-- What needs to be done --
Please pull out every line that includes the string "scene".

-- Data shown --
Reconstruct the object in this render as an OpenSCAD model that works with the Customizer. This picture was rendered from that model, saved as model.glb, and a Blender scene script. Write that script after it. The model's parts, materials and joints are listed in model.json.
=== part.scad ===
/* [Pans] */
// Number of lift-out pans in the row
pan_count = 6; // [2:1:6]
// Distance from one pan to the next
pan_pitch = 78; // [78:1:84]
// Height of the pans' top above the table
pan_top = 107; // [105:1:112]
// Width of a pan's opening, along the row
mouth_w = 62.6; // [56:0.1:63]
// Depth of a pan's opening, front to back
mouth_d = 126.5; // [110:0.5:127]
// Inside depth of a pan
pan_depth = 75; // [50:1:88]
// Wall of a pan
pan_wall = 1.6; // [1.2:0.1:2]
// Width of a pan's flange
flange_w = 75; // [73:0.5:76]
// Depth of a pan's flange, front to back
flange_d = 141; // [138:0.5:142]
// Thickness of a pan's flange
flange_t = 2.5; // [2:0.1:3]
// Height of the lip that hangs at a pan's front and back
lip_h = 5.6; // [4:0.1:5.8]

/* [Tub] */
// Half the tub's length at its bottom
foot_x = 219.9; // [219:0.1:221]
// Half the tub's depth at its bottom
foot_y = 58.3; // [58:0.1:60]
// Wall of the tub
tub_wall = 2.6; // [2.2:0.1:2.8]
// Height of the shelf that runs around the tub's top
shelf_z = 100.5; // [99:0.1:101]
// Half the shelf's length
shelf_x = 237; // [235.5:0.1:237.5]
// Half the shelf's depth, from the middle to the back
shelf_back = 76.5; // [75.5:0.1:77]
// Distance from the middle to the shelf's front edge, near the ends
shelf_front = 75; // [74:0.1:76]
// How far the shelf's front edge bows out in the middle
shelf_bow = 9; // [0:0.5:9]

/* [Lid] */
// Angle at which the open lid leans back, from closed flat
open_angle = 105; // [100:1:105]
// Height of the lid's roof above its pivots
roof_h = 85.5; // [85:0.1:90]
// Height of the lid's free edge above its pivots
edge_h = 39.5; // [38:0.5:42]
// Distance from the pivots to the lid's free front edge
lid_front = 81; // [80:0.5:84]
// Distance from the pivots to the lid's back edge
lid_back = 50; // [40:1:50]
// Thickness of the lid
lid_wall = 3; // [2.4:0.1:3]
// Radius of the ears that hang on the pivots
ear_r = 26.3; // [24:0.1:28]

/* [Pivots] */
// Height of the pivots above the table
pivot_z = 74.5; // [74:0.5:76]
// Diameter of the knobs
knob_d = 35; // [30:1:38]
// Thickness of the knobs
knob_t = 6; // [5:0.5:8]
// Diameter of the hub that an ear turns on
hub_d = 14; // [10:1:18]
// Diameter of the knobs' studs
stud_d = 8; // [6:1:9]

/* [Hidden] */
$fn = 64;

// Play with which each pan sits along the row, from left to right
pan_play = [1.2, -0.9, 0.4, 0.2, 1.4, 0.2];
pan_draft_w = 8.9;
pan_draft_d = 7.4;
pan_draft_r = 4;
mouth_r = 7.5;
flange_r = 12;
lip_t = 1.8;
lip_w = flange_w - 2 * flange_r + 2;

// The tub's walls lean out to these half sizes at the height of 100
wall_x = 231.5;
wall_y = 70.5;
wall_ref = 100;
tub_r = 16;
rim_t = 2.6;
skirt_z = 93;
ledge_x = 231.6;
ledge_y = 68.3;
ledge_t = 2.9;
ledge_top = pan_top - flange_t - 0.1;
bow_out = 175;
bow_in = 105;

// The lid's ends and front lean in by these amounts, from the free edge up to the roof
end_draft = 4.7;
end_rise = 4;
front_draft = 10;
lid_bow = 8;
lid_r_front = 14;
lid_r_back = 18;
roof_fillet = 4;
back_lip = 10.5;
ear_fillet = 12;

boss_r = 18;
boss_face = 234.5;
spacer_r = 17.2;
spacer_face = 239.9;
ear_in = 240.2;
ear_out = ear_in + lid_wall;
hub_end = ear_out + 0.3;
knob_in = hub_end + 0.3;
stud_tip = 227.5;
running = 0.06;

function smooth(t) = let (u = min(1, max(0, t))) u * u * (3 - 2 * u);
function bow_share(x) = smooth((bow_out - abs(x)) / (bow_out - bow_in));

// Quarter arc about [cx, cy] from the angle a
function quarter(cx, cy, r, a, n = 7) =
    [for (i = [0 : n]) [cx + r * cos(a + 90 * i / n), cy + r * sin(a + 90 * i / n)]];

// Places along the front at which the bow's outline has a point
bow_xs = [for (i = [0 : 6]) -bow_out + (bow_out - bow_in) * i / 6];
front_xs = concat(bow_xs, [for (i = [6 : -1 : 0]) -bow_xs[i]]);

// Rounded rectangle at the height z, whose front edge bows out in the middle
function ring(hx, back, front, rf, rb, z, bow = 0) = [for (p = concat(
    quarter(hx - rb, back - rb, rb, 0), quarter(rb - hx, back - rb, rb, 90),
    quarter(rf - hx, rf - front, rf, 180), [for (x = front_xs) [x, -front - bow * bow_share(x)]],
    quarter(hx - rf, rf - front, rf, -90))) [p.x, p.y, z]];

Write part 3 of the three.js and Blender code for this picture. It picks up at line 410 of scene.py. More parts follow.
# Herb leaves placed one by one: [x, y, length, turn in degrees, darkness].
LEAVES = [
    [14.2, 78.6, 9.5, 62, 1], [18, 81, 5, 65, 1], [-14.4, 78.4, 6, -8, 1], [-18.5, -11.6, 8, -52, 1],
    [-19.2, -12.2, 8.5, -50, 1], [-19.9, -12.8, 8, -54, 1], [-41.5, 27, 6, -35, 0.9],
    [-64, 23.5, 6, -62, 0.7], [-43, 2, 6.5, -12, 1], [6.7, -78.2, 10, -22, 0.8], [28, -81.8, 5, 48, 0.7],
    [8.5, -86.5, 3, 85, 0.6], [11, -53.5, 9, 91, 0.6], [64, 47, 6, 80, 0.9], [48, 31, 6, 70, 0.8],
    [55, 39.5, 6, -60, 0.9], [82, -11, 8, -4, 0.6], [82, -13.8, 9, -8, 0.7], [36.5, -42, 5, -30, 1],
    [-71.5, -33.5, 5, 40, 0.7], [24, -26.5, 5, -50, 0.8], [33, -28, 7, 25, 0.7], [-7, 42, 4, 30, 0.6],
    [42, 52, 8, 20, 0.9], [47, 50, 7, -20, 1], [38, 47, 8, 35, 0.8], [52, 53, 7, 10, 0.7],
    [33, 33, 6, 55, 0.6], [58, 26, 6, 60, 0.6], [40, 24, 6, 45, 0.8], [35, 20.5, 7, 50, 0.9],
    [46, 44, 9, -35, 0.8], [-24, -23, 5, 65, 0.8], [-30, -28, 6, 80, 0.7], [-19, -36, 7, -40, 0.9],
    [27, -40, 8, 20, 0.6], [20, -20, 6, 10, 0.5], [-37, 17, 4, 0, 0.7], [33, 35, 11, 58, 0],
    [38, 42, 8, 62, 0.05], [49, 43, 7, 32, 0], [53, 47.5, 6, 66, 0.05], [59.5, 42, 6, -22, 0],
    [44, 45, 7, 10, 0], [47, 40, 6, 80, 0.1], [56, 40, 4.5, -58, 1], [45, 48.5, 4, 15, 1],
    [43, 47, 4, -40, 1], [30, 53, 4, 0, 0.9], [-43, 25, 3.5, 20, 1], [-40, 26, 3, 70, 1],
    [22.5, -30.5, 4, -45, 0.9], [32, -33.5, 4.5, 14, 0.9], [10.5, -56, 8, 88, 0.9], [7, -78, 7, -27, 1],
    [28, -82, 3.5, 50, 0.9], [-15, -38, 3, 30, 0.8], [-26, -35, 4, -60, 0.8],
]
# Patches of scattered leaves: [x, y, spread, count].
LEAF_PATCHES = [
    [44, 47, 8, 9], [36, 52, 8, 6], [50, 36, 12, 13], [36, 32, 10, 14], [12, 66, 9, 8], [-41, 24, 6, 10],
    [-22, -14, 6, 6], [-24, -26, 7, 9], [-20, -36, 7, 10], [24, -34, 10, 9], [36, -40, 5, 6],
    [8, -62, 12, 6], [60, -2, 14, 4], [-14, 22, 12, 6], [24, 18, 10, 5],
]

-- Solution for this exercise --
Reconstruct the object in this render as an OpenSCAD model that works with the Customizer. This picture was rendered from that model, saved as model.glb, and a Blender scene script. Write that script after it. The model's parts, materials and joints are listed in model.json.
Write part 3 of the three.js and Blender code for this picture. It picks up at line 410 of scene.py. More parts follow.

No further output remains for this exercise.